→ Data excerpt
- - -
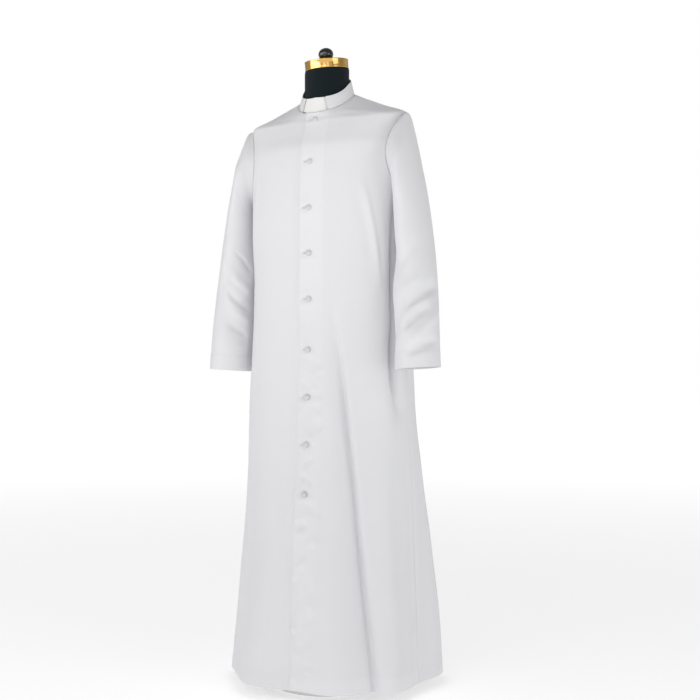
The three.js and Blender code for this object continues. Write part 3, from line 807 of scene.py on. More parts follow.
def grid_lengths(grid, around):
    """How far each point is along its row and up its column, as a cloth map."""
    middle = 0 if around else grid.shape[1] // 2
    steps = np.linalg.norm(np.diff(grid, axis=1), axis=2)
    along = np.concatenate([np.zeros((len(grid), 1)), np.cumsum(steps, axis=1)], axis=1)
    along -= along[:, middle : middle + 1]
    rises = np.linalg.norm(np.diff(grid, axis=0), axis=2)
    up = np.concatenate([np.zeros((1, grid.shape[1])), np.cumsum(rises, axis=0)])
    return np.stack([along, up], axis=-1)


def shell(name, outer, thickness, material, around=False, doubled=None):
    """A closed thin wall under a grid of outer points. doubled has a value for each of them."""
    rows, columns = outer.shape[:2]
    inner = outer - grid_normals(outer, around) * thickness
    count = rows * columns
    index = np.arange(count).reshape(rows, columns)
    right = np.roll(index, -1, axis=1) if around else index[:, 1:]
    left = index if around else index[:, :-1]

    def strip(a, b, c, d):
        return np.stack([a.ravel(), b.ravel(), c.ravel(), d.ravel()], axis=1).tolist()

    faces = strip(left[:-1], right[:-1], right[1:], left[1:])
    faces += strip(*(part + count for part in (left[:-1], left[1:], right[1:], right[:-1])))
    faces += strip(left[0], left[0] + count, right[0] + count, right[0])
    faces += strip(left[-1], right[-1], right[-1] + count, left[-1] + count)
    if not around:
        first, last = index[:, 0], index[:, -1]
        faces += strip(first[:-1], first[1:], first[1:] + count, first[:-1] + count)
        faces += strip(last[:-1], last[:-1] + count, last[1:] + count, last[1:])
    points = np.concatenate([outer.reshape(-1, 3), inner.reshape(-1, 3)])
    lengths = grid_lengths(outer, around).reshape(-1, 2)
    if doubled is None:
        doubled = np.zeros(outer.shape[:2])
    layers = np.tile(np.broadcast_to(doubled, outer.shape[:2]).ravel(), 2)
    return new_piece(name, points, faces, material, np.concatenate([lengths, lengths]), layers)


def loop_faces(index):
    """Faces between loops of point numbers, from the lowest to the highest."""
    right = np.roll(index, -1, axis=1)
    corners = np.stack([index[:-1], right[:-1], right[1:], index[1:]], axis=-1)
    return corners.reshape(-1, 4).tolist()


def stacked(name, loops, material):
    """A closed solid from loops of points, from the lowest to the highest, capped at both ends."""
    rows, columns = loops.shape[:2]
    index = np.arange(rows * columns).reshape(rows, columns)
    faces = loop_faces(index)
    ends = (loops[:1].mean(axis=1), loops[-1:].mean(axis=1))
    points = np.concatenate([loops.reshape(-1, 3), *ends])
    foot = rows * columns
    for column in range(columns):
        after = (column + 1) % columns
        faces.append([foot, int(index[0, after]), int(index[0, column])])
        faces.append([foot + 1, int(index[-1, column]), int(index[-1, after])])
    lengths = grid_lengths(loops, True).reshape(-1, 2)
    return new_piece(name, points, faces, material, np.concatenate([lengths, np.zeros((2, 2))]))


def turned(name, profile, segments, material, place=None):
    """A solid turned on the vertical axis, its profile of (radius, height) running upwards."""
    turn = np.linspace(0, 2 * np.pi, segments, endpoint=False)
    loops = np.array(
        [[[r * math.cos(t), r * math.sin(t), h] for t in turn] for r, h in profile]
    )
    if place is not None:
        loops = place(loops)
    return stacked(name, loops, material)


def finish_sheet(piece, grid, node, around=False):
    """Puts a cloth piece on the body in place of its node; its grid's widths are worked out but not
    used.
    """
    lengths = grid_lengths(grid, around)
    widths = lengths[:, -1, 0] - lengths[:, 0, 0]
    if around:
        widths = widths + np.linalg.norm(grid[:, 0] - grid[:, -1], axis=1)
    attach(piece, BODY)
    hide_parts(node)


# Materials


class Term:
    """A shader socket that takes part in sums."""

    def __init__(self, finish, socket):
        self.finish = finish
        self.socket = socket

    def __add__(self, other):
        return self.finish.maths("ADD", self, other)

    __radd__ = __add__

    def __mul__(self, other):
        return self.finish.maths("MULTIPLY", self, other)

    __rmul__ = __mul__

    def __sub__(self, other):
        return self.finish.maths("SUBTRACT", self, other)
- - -
→ What you should do
Only the lines from the opening of the material through the line with "c.ravel(), d.ravel()], axis=1).tolist()" should be echoed, exactly as written.

→ Exercise result
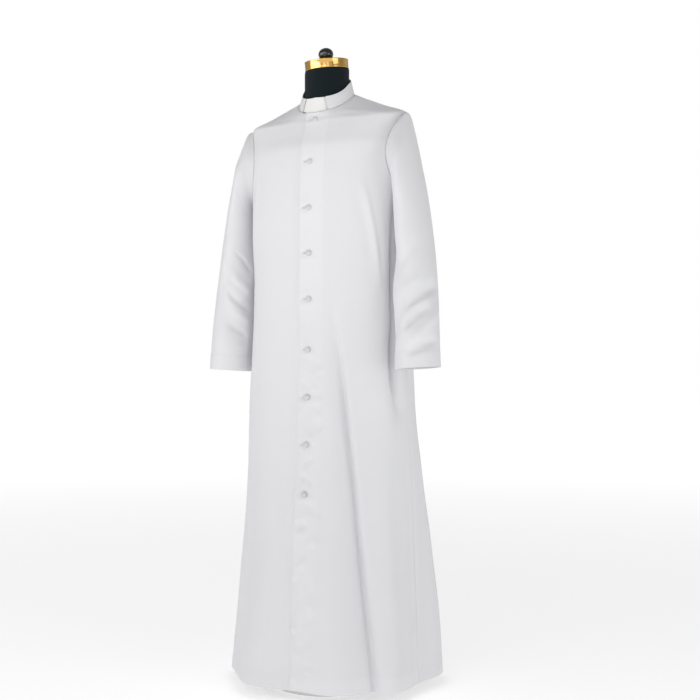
The three.js and Blender code for this object continues. Write part 3, from line 807 of scene.py on. More parts follow.
def grid_lengths(grid, around):
    """How far each point is along its row and up its column, as a cloth map."""
    middle = 0 if around else grid.shape[1] // 2
    steps = np.linalg.norm(np.diff(grid, axis=1), axis=2)
    along = np.concatenate([np.zeros((len(grid), 1)), np.cumsum(steps, axis=1)], axis=1)
    along -= along[:, middle : middle + 1]
    rises = np.linalg.norm(np.diff(grid, axis=0), axis=2)
    up = np.concatenate([np.zeros((1, grid.shape[1])), np.cumsum(rises, axis=0)])
    return np.stack([along, up], axis=-1)


def shell(name, outer, thickness, material, around=False, doubled=None):
    """A closed thin wall under a grid of outer points. doubled has a value for each of them."""
    rows, columns = outer.shape[:2]
    inner = outer - grid_normals(outer, around) * thickness
    count = rows * columns
    index = np.arange(count).reshape(rows, columns)
    right = np.roll(index, -1, axis=1) if around else index[:, 1:]
    left = index if around else index[:, :-1]

    def strip(a, b, c, d):
        return np.stack([a.ravel(), b.ravel(), c.ravel(), d.ravel()], axis=1).tolist()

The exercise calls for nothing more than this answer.